### Task inputs
::::
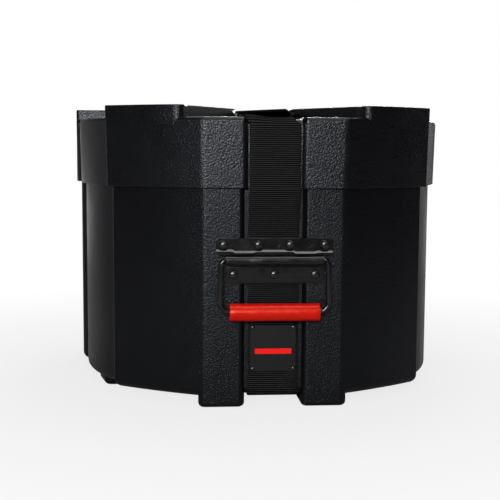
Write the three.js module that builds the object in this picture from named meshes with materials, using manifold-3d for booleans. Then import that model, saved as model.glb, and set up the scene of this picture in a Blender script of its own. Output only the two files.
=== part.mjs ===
// Drum case: a moulded D-shaped base with a lift-off lid, a strap round both and a drop handle in front.
// Millimetres, +Z up, front towards -Y. Everything is laid out round the drum's upright axis and then
// moved so that the origin is the middle of the footprint, on the floor.
import * as THREE from "three";
import { mergeVertices } from "three/addons/utils/BufferGeometryUtils.js";
import Module from "manifold-3d";

const wasm = await Module();
wasm.setup();

// Heights: the feet, the lid's rim above the floor, and what rises from the rim
const FOOT_HEIGHT = 12;
const RIM_HEIGHT = 221.5;
const NECK_HEIGHT = 28.5;
const LID_SIDE_HEIGHT = 70.5;
const CROSS_RISE = 12;

// Clearances, walls and edge rounding
const GAP = 0.3;
const WALL = 5;
const FLOOR_THICKNESS = 5;
const EDGE_ROUND = 8;
const EDGE_STEPS = 3;
const CORNER_STEPS = 3;
const BIG_CORNER_STEPS = 10;
const BIG_CORNER_FROM = 40;
const LEAST_RADIUS = 0.2;
const CUT_PAST = 1;
const WELD_SPAN = 1e-4;

// Plan of the base, right half: flat front face, angled wing, round body, square back corner
const FACE_REACH = 190;
const CREASE_SIDE = 70;
const CREASE_ROUND = 6;
const WING_SIDE = 162;
const WING_REACH = 132.5;
const WING_ROUND = 9;
const BODY_RADIUS = 195;
const BODY_ROUND = 150;
const BODY_START_DEG = -35;
const BODY_END_DEG = 5;
const STEP_ROUND = 10;
const BLOCK_SIDE = 204;
const BLOCK_REACH = 27;
const BLOCK_ROUND = 9;
const BACK_REACH = 197;
const BACK_ROUND = 46;
const BASE_DRAFT = 0.8;
const UPRIGHT_FROM = 120;

// Strap and the channel it runs in
const STRAP_WIDTH = 50.8;
const STRAP_THICKNESS = 2.2;
const STRAP_BEND = 9;
const CHANNEL_DEPTH = 6;
const CHANNEL_FLOOR_HALF = 28.6;
const CHANNEL_MOUTH_HALF = 33.2;
const CHANNEL_REACH = 30;
const CHANNEL_SIDE_WALL = 1.6;
const LID_CHANNEL_FLOOR_HALF = 27.4;
const LID_CHANNEL_MOUTH_HALF = 30.8;
const GROOVE_DEPTH = 0.6;
const STRAP_TUCK_DROP = 45.5;

// Lid: how far it stands out past the base, its raised cross and its hollow
const LID_OUT_AT_RIM = 5.2;
const LID_OUT_AT_TOP = 8;
const LID_CHANNEL_OUT = 3.4;
const LID_LIP = 0.8;
const LID_SHOULDER = 9;
const LID_SHOULDER_OUT = 9.5;
const LID_SLEEVE = 0.9;
const SHELF_IN = 4.6;
const SHELF_HEIGHT = 6;
const HOLLOW_OUT = 1.8;
const CROSS_FOOT = 2;
const CROSS_DRAFT = 1.4;
const CROSS_BEVEL = 2.2;
const CROSS_ROUND = 8;
const CROSS_FAR = 250;
const CROSS_CHANNEL_HALF = 34;
const CROSS_FRONT_INNER = 72;
const CROSS_KNEE_SIDE = 86;
const CROSS_KNEE_REACH = 164;
const CROSS_KNEE_ROUND = 24;
const CROSS_FRONT_SIDE = 92;
const CROSS_FRONT_REACH = 216;
const CROSS_WING_SIDE = 168;
const CROSS_WING_REACH = 114;
const CROSS_WAIST_SIDE = 118;
const CROSS_WAIST_FRONT = 62;
const CROSS_WAIST_BACK = 8;
const CROSS_BLOCK_SIDE = 150;
const CROSS_BLOCK_REACH = 24;
const CROSS_BACK_SIDE = 112;
const CROSS_BACK_INNER = 80;

// Stacking feet: the front ones carry the face on down, just inside it
const FOOT_INNER = 28.8;
const FOOT_MOUTH_SIDE = 32.2;
const FOOT_OUTER = 76.8;
const FOOT_FRONT = 189;
const FOOT_WING_REACH = 184.6;
const FOOT_NARROW = 46;
const FOOT_END = 110;
const FOOT_BACK = 190;
const FOOT_ROUND = 5;
const FOOT_DRAFT = 0.8;
const FOOT_EDGE = 4;
const SIDE_FOOT_REACH = 186;
const SIDE_FOOT_WAIST = 176;
const SIDE_FOOT_FRONT_SIDE = 150;
const SIDE_FOOT_FRONT = 102;
const SIDE_FOOT_BEND = 72;
const SIDE_FOOT_KNEE = 30;
const SIDE_FOOT_BACK = 2;
const SIDE_FOOT_INNER = 130;
const SIDE_FOOT_INNER_FRONT = 62;

// Foam lining
const DRUM_RADIUS = 162;
const LINER_IN = 9.5;
const LINER_FRONT_HALF = 46;
const LINER_BEHIND_CHANNEL = 9;
const LINER_SHORT_OF_TOP = 1.5;
const FLOOR_PAD_THICKNESS = 12;
const LID_PAD_THICKNESS = 13;
const LID_PAD_RADIUS = 172;
const ROUND_SEGMENTS = 60;

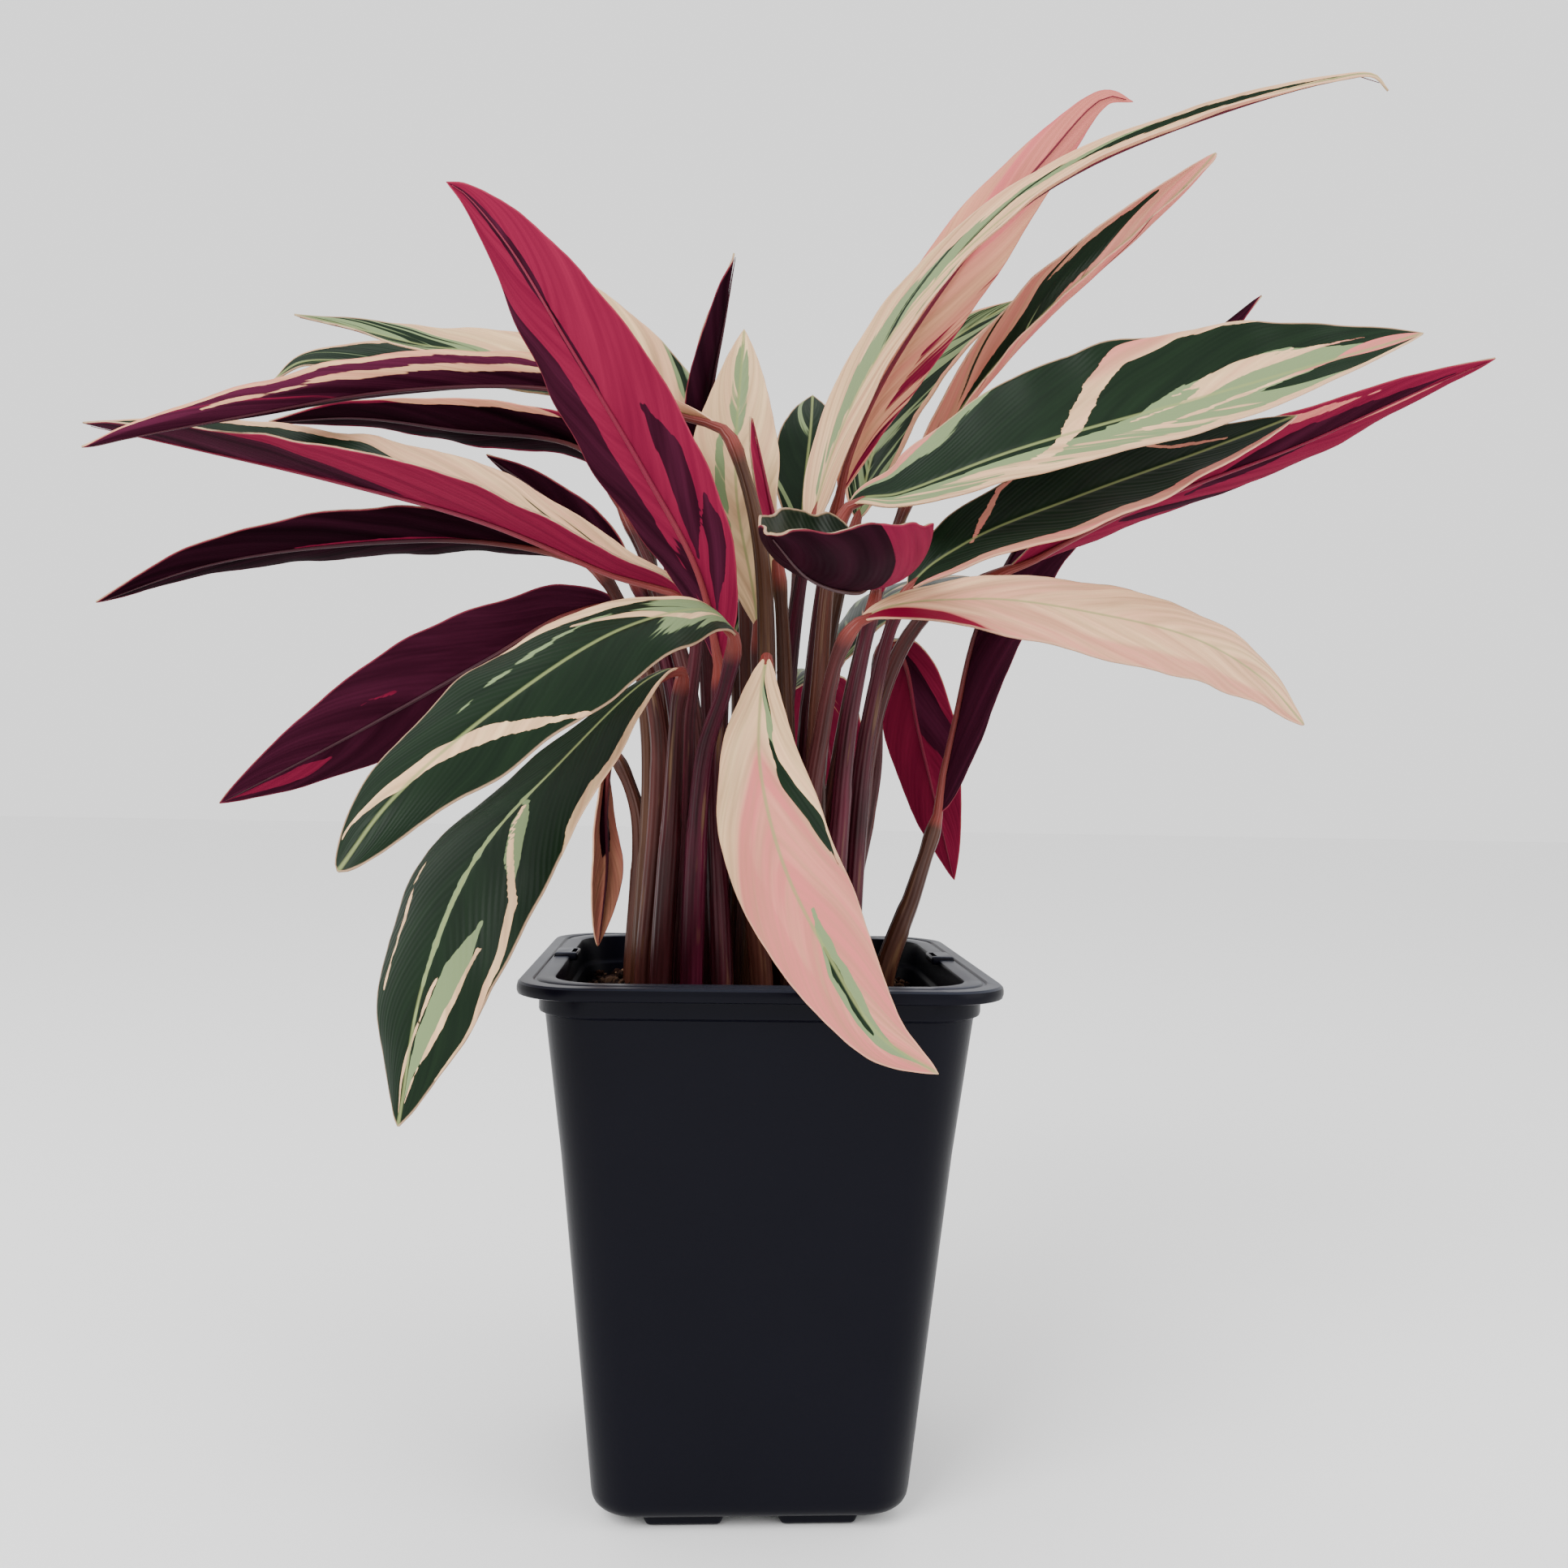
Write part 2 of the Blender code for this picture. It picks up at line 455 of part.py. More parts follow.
::::
### Your goal
Print the listing above from its first line through the line with "wasm.setup();", and stop there.

### Result
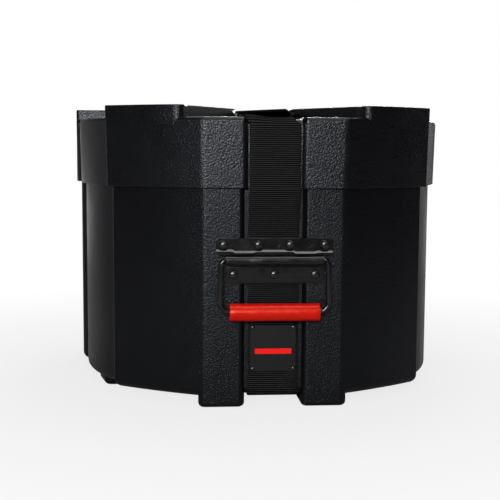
Write the three.js module that builds the object in this picture from named meshes with materials, using manifold-3d for booleans. Then import that model, saved as model.glb, and set up the scene of this picture in a Blender script of its own. Output only the two files.
=== part.mjs ===
// Drum case: a moulded D-shaped base with a lift-off lid, a strap round both and a drop handle in front.
// Millimetres, +Z up, front towards -Y. Everything is laid out round the drum's upright axis and then
// moved so that the origin is the middle of the footprint, on the floor.
import * as THREE from "three";
import { mergeVertices } from "three/addons/utils/BufferGeometryUtils.js";
import Module from "manifold-3d";

const wasm = await Module();
wasm.setup();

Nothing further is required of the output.